As rosas são um tinteiro fresco sobre os muros da noite,

atravessam o sono e os incêndios

abrem-se pelas esferas complexas, onde os peixes

silenciosos vagueiam, abrindo a luz do meu nome.

 

Na terra húmida, há sombras assimétricas.

Nelas, revejo os celeiros, as colheitas, as torrentes,

onde o azul se abandona.

Há um clamor nupcial, uma turbulência adormecida,

entre plátanos dourados;

um odor de jasmim moldando a areia misteriosa:

um perfil de veludo, lavrando o ardor, a inquietude,

um octeto de cordas (uma peça de Brahms)

acompanhando o meu sonho de corais nocturnos.

 

A respiração vive então o seu próprio silêncio inquietante,

os seus meandros translúcidos,

nas arestas pulsáteis que irradiam as artérias vivas,

enquanto um sopro de luz inunda os dedos antigos

de vertebrados fósseis.

O silêncio, esse, renova-se, esquecido, na vertigem branca

dos turbilhões do sono.

 

As árvores expandem-se, voltam a ser verdes,

entre um violoncelo, um perfume, lembrando orquídeas,

as vagas negras do mar, o leito silencioso dos peixes:

a espuma celebra essências,

láudano e nenúfares, sombra e cicatrizes,

e a água flutua, na rosa dos nomes,

transformando a líquida fusão que me invade,

quando digo as turquesas, o mar de espelhos límpidos,

 

...............................na noite luminosa,

 

.......................................onde sou o silêncio de todas as coisas.

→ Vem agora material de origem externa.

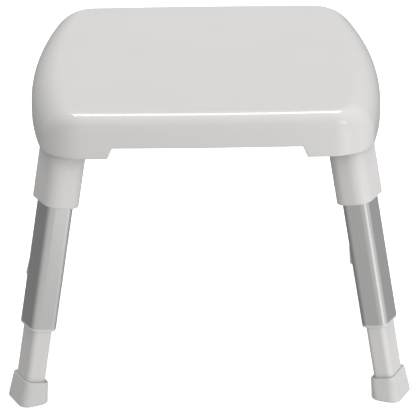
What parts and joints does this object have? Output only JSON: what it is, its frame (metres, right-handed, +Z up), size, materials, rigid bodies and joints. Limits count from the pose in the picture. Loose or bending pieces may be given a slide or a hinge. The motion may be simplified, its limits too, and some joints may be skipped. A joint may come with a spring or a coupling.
{
  "type": "shower stool",
  "caption": "Free-standing shower stool: smooth moulded seat with rolled edges on four splayed telescopic legs, aluminium tubes, push-button locks and rubber feet.",
  "frame": {"origin": "on the floor, under the middle of the seat", "axes": "+Z up, front towards -Y, +X to the right as seen from the front, so left is -X"},
  "size_m": [0.5584, 0.5158, 0.42],
  "materials": {
    "seat_plastic": "white moulded polypropylene, satin gloss",
    "anodised_aluminium": "satin anodised extrusion, fine lines along its length",
    "button_plastic": "light grey moulded plastic",
    "foot_rubber": "light grey soft rubber, matt",
    "steel": "stainless steel, plain"
  },
  "bodies": {
    "stool": {"seat_shell": "seat_plastic", "front_left_socket": "seat_plastic", "front_right_socket": "seat_plastic", "rear_left_socket": "seat_plastic", "rear_right_socket": "seat_plastic", "front_left_tube": "anodised_aluminium", "front_right_tube": "anodised_aluminium", "rear_left_tube": "anodised_aluminium", "rear_right_tube": "anodised_aluminium", "front_left_bush": "seat_plastic", "front_right_bush": "seat_plastic", "rear_left_bush": "seat_plastic", "rear_right_bush": "seat_plastic", "socket_screws": "steel", "tube_screws": "steel"},
    "front_left_leg": {"front_left_inner_leg": "seat_plastic", "front_left_foot": "foot_rubber", "front_left_spring": "steel"},
    "front_left_button": {"front_left_button": "button_plastic"},
    "front_right_leg": {"front_right_inner_leg": "seat_plastic", "front_right_foot": "foot_rubber", "front_right_spring": "steel"},
    "front_right_button": {"front_right_button": "button_plastic"},
    "rear_left_leg": {"rear_left_inner_leg": "seat_plastic", "rear_left_foot": "foot_rubber", "rear_left_spring": "steel"},
    "rear_left_button": {"rear_left_button": "button_plastic"},
    "rear_right_leg": {"rear_right_inner_leg": "seat_plastic", "rear_right_foot": "foot_rubber", "rear_right_spring": "steel"},
    "rear_right_button": {"rear_right_button": "button_plastic"}
  },
  "joints": [
    {"name": "front_left_leg_slide", "type": "slide", "parent": "stool", "child": "front_left_leg", "axis": [-0.1596, -0.0903, -0.983], "range_m": [0, 0.15]},
    {"name": "front_left_button_press", "type": "slide", "parent": "front_left_leg", "child": "front_left_button", "axis": [-0.8916, -0.4143, 0.1828], "range_m": [0, 0.0056], "stiffness_N_per_m": 600, "springref_m": -0.008, "deforming": ["front_left_spring"]},
    {"name": "front_right_leg_slide", "type": "slide", "parent": "stool", "child": "front_right_leg", "axis": [0.1596, -0.0903, -0.983], "range_m": [0, 0.15]},
    {"name": "front_right_button_press", "type": "slide", "parent": "front_right_leg", "child": "front_right_button", "axis": [0.8916, -0.4143, 0.1828], "range_m": [0, 0.0056], "stiffness_N_per_m": 600, "springref_m": -0.008, "deforming": ["front_right_spring"]},
    {"name": "rear_left_leg_slide", "type": "slide", "parent": "stool", "child": "rear_left_leg", "axis": [-0.1596, 0.0903, -0.983], "range_m": [0, 0.15]},
    {"name": "rear_left_button_press", "type": "slide", "parent": "rear_left_leg", "child": "rear_left_button", "axis": [-0.8916, 0.4143, 0.1828], "range_m": [0, 0.0056], "stiffness_N_per_m": 600, "springref_m": -0.008, "deforming": ["rear_left_spring"]},
    {"name": "rear_right_leg_slide", "type": "slide", "parent": "stool", "child": "rear_right_leg", "axis": [0.1596, 0.0903, -0.983], "range_m": [0, 0.15]},
    {"name": "rear_right_button_press", "type": "slide", "parent": "rear_right_leg", "child": "rear_right_button", "axis": [0.8916, 0.4143, 0.1828], "range_m": [0, 0.0056], "stiffness_N_per_m": 600, "springref_m": -0.008, "deforming": ["rear_right_spring"]}
  ]
}
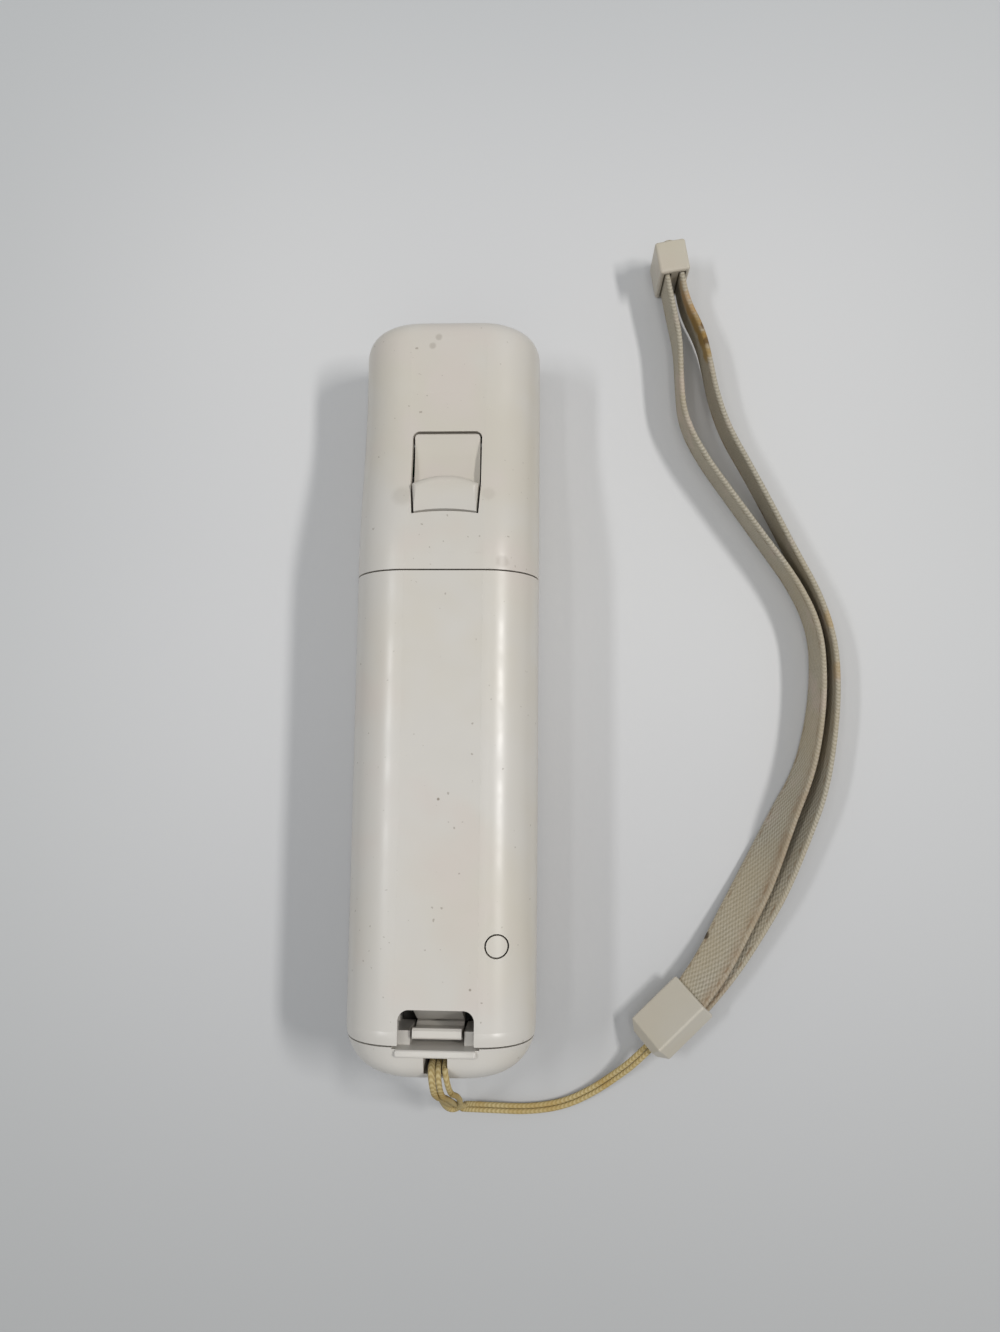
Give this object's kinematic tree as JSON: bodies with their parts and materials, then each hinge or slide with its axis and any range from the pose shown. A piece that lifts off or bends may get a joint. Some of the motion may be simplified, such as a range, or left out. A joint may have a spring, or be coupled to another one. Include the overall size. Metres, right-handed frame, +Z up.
{
  "type": "game controller",
  "caption": "Hand-held motion game controller lying on its keys, with rocking trigger, hinged battery cover, cells, boards, rumble motor and a wrist strap with sliding keeper.",
  "frame": {"origin": "on the surface the controller lies on, under the middle of its housing", "axes": "+X across the controller, towards the side where the strap lies; +Y towards the sensor end; +Z up, out of its back"},
  "size_m": [0.0989, 0.1865, 0.0313],
  "materials": {
    "shell_white": "satin, aged",
    "trigger_white": "satin",
    "key_clear_grey": "gloss",
    "key_white": "gloss",
    "key_red": "gloss",
    "window_dark": "gloss",
    "lens_glass": "polished",
    "clear_plastic": "gloss",
    "board_green": "solder mask",
    "chip_black": "matt",
    "socket_grey": "matt",
    "dome_rubber": "matt",
    "tin_steel": "satin",
    "gold_contact": "polished",
    "spring_steel": "satin",
    "cell_sleeve": "gloss",
    "speaker_black": "matt",
    "string_yellowed": "braided",
    "webbing_offwhite": "woven",
    "strap_plastic": "satin"
  },
  "bodies": {
    "housing": {"front_housing": "shell_white", "rear_housing": "shell_white", "sync_switch": "chip_black", "trigger_pin": "tin_steel", "trigger_board": "board_green", "trigger_dome": "dome_rubber", "key_domes": "dome_rubber", "main_board": "board_green", "board_chips": "chip_black", "radio_module": "tin_steel", "camera_module": "chip_black", "camera_lens": "lens_glass", "sensor_window": "window_dark", "speaker": "speaker_black", "light_guide": "clear_plastic", "indicator_lights": "clear_plastic", "battery_left": "cell_sleeve", "battery_right": "cell_sleeve", "battery_contacts": "tin_steel", "battery_springs": "spring_steel", "rumble_motor": "tin_steel", "extension_socket": "socket_grey", "socket_contacts": "gold_contact", "case_screws": "tin_steel", "strap_string": "string_yellowed", "strap_block": "strap_plastic", "strap_webbing_inner": "webbing_offwhite", "strap_webbing_outer": "webbing_offwhite"},
    "a_button": {"a_button": "key_clear_grey"},
    "minus_button": {"minus_button": "key_clear_grey"},
    "home_button": {"home_button": "key_clear_grey"},
    "plus_button": {"plus_button": "key_clear_grey"},
    "power_button": {"power_button": "key_red"},
    "one_button": {"one_button": "key_clear_grey"},
    "two_button": {"two_button": "key_clear_grey"},
    "battery_cover": {"battery_cover": "shell_white"},
    "cover_latch": {"cover_latch": "shell_white"},
    "sync_cap": {"sync_cap": "shell_white"},
    "sync_button": {"sync_button": "key_white"},
    "trigger": {"trigger": "trigger_white"},
    "direction_dome": {"direction_dome": "dome_rubber"},
    "direction_pad": {"direction_pad": "key_white"},
    "rumble_weight": {"rumble_weight": "tin_steel"},
    "strap_slider": {"strap_slider": "strap_plastic"}
  },
  "joints": [
    {"name": "battery_cover_hinge", "type": "hinge", "parent": "housing", "child": "battery_cover", "pos_m": [0, 0.0207, 0.0308], "axis": [-1, 0, 0], "range_deg": [0, 50]},
    {"name": "cover_latch_flex", "type": "hinge", "parent": "battery_cover", "child": "cover_latch", "pos_m": [0, -0.0654, 0.0204], "axis": [-1, 0, 0], "range_deg": [0, 8], "stiffness_Nm_per_rad": 0.17},
    {"name": "sync_cap_press", "type": "slide", "parent": "battery_cover", "child": "sync_cap", "axis": [0, 0, -1], "range_m": [0, 0.0006], "stiffness_N_per_m": 2000},
    {"name": "sync_button_press", "type": "slide", "parent": "housing", "child": "sync_button", "axis": [0, 0, -1], "range_m": [0, 0.0006], "stiffness_N_per_m": 2000},
    {"name": "trigger_rock", "type": "hinge", "parent": "housing", "child": "trigger", "pos_m": [0, 0.0476, 0.0236], "axis": [1, 0, 0], "range_deg": [0, 5], "stiffness_Nm_per_rad": 0.2},
    {"name": "direction_pad_pitch", "type": "hinge", "parent": "housing", "child": "direction_dome", "pos_m": [0, 0.051, 0.0035], "axis": [1, 0, 0], "range_deg": [-2.2, 2.2], "stiffness_Nm_per_rad": 0.24},
    {"name": "direction_pad_roll", "type": "hinge", "parent": "direction_dome", "child": "direction_pad", "pos_m": [0, 0.051, 0.0035], "axis": [0, 1, 0], "range_deg": [-2.2, 2.2], "stiffness_Nm_per_rad": 0.24},
    {"name": "a_button_press", "type": "slide", "parent": "housing", "child": "a_button", "axis": [0, 0, 1], "range_m": [0, 0.0006], "stiffness_N_per_m": 2000},
    {"name": "minus_button_press", "type": "slide", "parent": "housing", "child": "minus_button", "axis": [0, 0, 1], "range_m": [0, 0.0006], "stiffness_N_per_m": 2000},
    {"name": "home_button_press", "type": "slide", "parent": "housing", "child": "home_button", "axis": [0, 0, 1], "range_m": [0, 0.0006], "stiffness_N_per_m": 2000},
    {"name": "plus_button_press", "type": "slide", "parent": "housing", "child": "plus_button", "axis": [0, 0, 1], "range_m": [0, 0.0006], "stiffness_N_per_m": 2000},
    {"name": "power_button_press", "type": "slide", "parent": "housing", "child": "power_button", "axis": [0, 0, 1], "range_m": [0, 0.0006], "stiffness_N_per_m": 2000},
    {"name": "one_button_press", "type": "slide", "parent": "housing", "child": "one_button", "axis": [0, 0, 1], "range_m": [0, 0.0006], "stiffness_N_per_m": 2000},
    {"name": "two_button_press", "type": "slide", "parent": "housing", "child": "two_button", "axis": [0, 0, 1], "range_m": [0, 0.0006], "stiffness_N_per_m": 2000},
    {"name": "rumble_spin", "type": "hinge", "parent": "housing", "child": "rumble_weight", "pos_m": [0, 0.027, 0.0126], "axis": [0, 1, 0], "continuous": true},
    {"name": "strap_slider_slide", "type": "slide", "parent": "housing", "child": "strap_slider", "axis": [0.1702, -0.9854, 0], "range_m": [0, 0.002]}
  ],
  "couplings": [
    {"joint": "sync_button_press", "follows": "sync_cap_press", "ratio": 1}
  ]
}
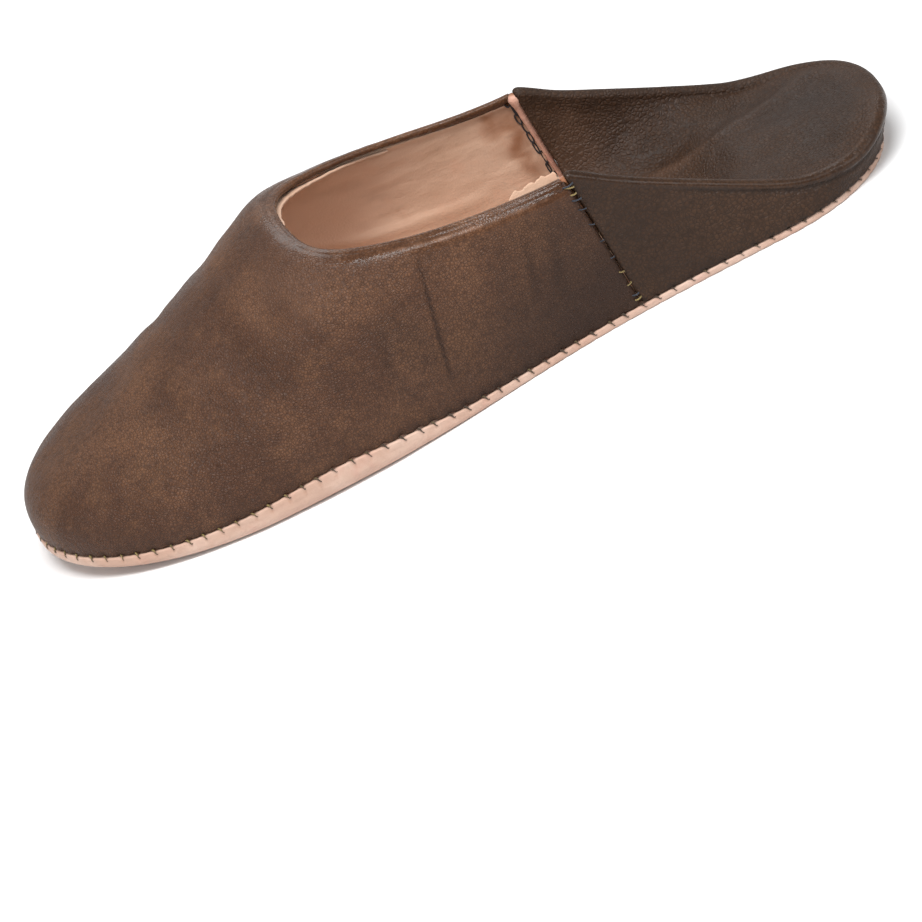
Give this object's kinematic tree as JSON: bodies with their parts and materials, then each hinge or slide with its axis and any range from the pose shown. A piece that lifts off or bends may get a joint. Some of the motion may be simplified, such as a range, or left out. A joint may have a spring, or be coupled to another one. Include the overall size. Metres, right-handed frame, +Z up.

Maria do Sameiro Barroso é licenciada em Filologia Germânica e em Medicina e Cirurgia, pela Universidade Clássica de Lisboa. Exerce a sua actividade profissional como médica, Especialista em Medicina Geral e Familiar.

Em 1987 iniciou a sua actividade literária, tendo publicado livros de poesia e colaborado em antologias e revistas literárias. A partir de 2001, a sua actividade estendeu-se à tradução e ensaio, tendo publicado, em revistas literárias e académicas.

Em 2002 iniciou a sua actividade de investigadora, na área da História da Medicina, tendo apresentado e publicado trabalhos, nesta área.